Edwards averaged more than 200 mph the lap before his accident.

“We watch [the speeds] every time we go race, and if it warrants a plate adjustment to put us in the zone that we’re more comfortable with, then we make that,” Sprint Cup Series Director John Darby said. “This isn’t the first plate change we’ve ever made, and it won’t be the last.

“The speeds were OK [in April], but we’d rather be in the lower side of OK.”

That still doesn’t mean everything will be OK.

“Back when the rules weren’t this tight, you had more separation in the cars,” team owner Rick Hendrick said. “It’s a huge IROC race with restrictor plates. There’s no answer. If you’ve got a 440-horse[power], 430-horse motor, everybody is running around there wide open, having to depend on sucking each other around.

“Somebody has got to make a mistake [to make a pass]. I don’t know the answer to the deal. The fans love it.”

The drivers know that the size of the plate won’t necessarily impact how they race.

“I don’t care if they go down or if they go up, you’re still going to be in a big pack,” driver Jeff Burton said. “The only way they’re ever going to change the pack size is to take the plate completely off or to make them where they drive so bad that we can’t all run in one big group, and that’s just not going to happen.

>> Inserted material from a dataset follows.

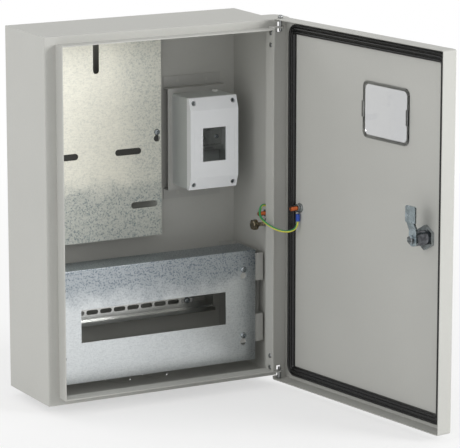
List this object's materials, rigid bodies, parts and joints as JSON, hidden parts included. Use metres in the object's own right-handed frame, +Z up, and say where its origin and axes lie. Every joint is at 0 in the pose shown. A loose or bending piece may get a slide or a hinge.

I think the plate has minimal impact.”

But it will reduce speed.

“Just pure speed, the faster we go, the more likely we are to get airborne,” Newman said. “You take horsepower away, you are taking speed away and, therefore, I think it is going to be safer from that respect. … [The] ultimate answer still is whatever we can do to help keep the race cars on the ground aerodynamically.”